Code: https://github.com/stackitcloud/gardener-extension-shoot-flux


🤖 Auto-Update Skaffold Dependencies

Problem Statement: Today, make check fails when the dependencies in the skaffold{-operator}.yaml file are outdated. As human, the list has to be maintained manually, i.e., new dependencies have to be added and old dependencies have to be removed manually.

Motivation/Benefits: 👨🏼‍💻 Improved developer productivity.

Achievements: A new script hack/update-skaffold-deps.sh has been added for automatically updating Skaffold dependencies for the binaries. It can be run in case make check reports failures.

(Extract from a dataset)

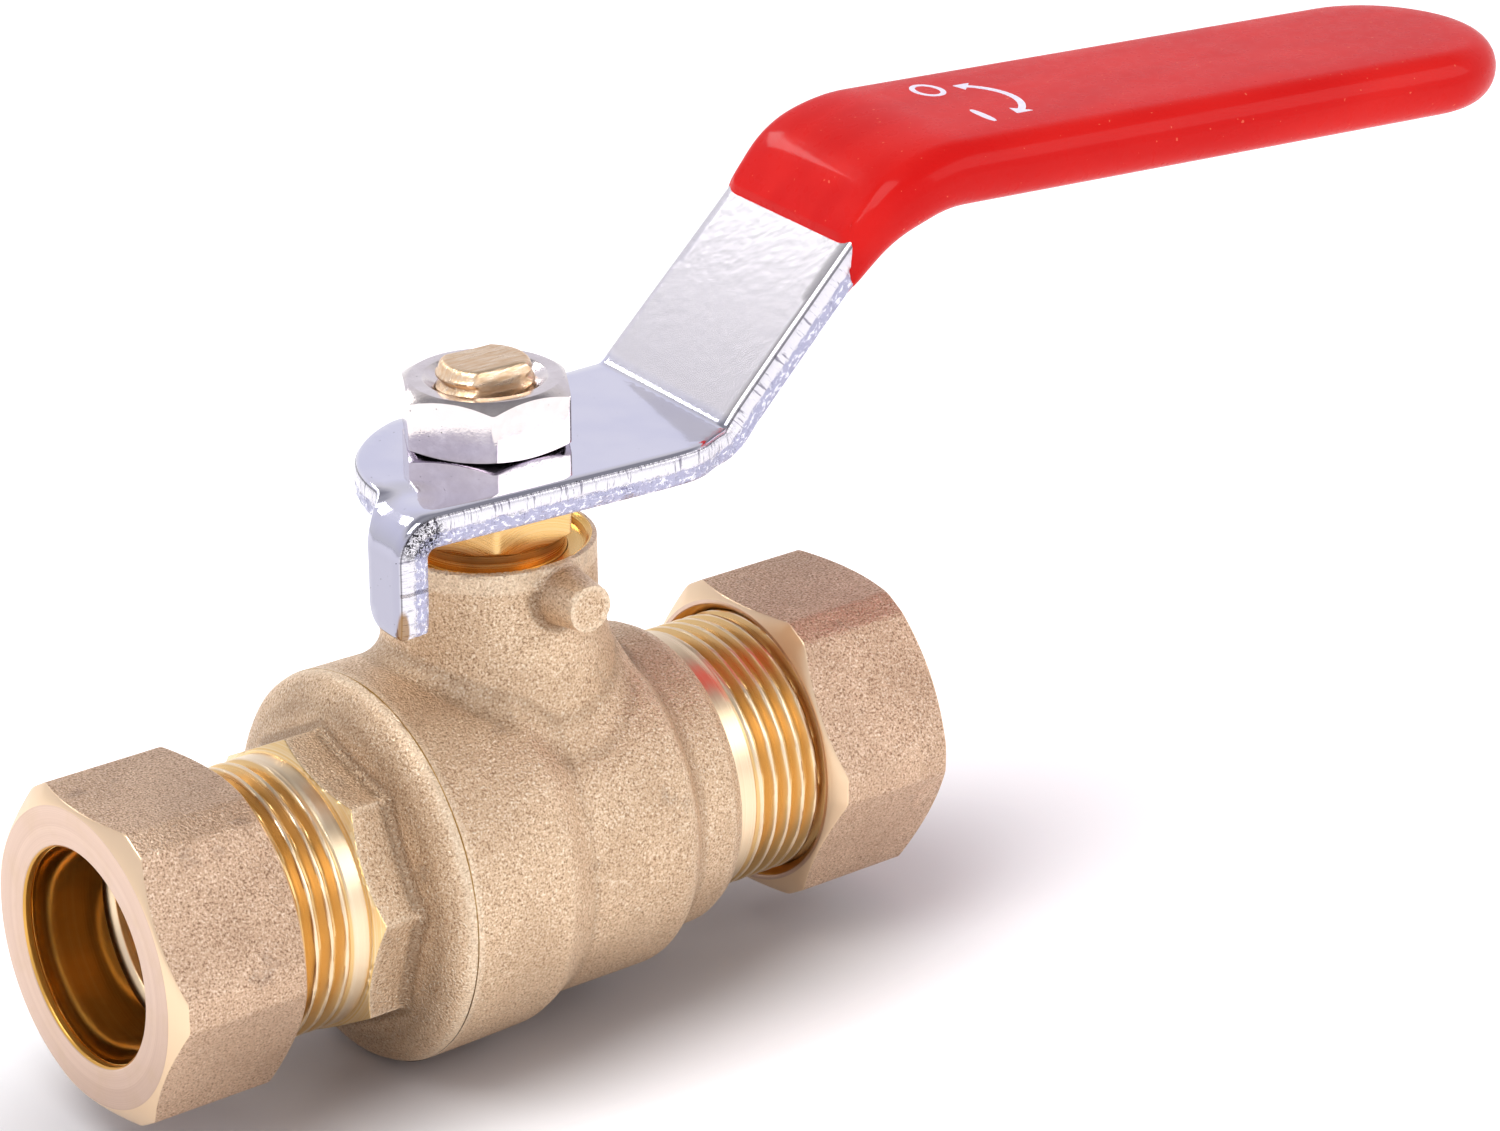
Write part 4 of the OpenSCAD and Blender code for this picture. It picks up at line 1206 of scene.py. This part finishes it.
def studio():
    """Pale surroundings that are dim overhead, and soft panels at the sides."""
    world = bpy.data.worlds.new("studio")
    bpy.context.scene.world = world
    world.use_nodes = True
    tree = world.node_tree
    place = tree.nodes.new("ShaderNodeTexCoord")
    parts = tree.nodes.new("ShaderNodeSeparateXYZ")
    ramp = tree.nodes.new("ShaderNodeValToRGB")
    tree.links.new(place.outputs["Generated"], parts.inputs[0])
    tree.links.new(parts.outputs["Z"], ramp.inputs[0])
    stops = [(0.0, (0.95, 0.95, 0.97)), (0.2, (0.86, 0.86, 0.93)), (0.42, (0.78, 0.78, 0.89)),
             (0.6, (0.7, 0.69, 0.71)), (0.7, (0.4, 0.4, 0.43)), (0.78, (0.26, 0.26, 0.29)),
             (1.0, (0.34, 0.34, 0.36))]
    elements = ramp.color_ramp.elements
    while len(elements) < len(stops):
        elements.new(0.5)
    for element, (position, tone) in zip(elements, stops):
        element.position = position
        element.color = tone + (1,)
    tree.links.new(ramp.outputs[0], tree.nodes["Background"].inputs[0])
    tree.nodes["Background"].inputs[1].default_value = 1.0
    centre = (0.02, 0.0, 0.015)
    panel("left_panel", (-0.5, -0.05, 1.05), centre, (0.8, 0.6), 8.0)
    panel("front_panel", (0.75, -0.85, 0.65), centre, (0.9, 0.6), 3.4, (1.0, 0.98, 0.96))
    panel("back_panel", (-0.08, 1.05, 0.75), centre, (0.34, 0.16), 1.5)
    bpy.context.scene.view_settings.view_transform = "Standard"


def camera():
    """Long lens from the front left, a little above."""
    data = bpy.data.cameras.new("camera")
    data.lens = 120.0
    data.sensor_width = 36.0
    data.clip_start, data.clip_end = 0.01, 20.0
    obj = bpy.data.objects.new("camera", data)
    azimuth, elevation = math.radians(-38.3951), math.radians(22.9356)
    place = Vector((-270.479, -384.086, 227.293)) * MM
    turn = Matrix.Rotation(azimuth, 4, "Z") @ Matrix.Rotation(TAU / 4 - elevation, 4, "X")
    obj.matrix_world = Matrix.Translation(place) @ turn
    bpy.context.scene.collection.objects.link(obj)
    bpy.context.scene.camera = obj


camera()
castings()
necks()
bonnet_bore()
compression_nut("nut_left", low("nut_left")[0], 1, "nut_left")
compression_nut("nut_right", high("nut_right")[0], -1, "nut_right")
ferrule("ferrule_left", "sleeve_left")
ferrule("ferrule_right", "sleeve_right")
gland_nut()
lever_nut()
spindle()
lever()
grip()
marks()
dress_inner_nodes()
floor()
studio()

Code: gardener/gardener#8766


🪟 Discussion: Air-Gapped Shoot Clusters

Problem Statement: Customers are interested in limiting internet access for shoot clusters. Today, the clusters need access to the internet by default for bootstrapping nodes, pulling images from the container registry, resolving DNS names, etc.

Motivation/Benefits: 🛡️ Increased cluster security, ✨ support more use cases/scenarios.

Achievements: Ideas and the underlying problems were discussed. The conclusion is that it would be possible to achieve restricting internet access by hosting a container registry with the required images, and by either running the seed cluster in a restricted environment or by explicitly allow-listing the access to the seed networks. Overall, the concrete goals of the interested customers are not perfectly clear yet.

Next Steps: Note down all the thoughts and collect feedback from the discussion with customers.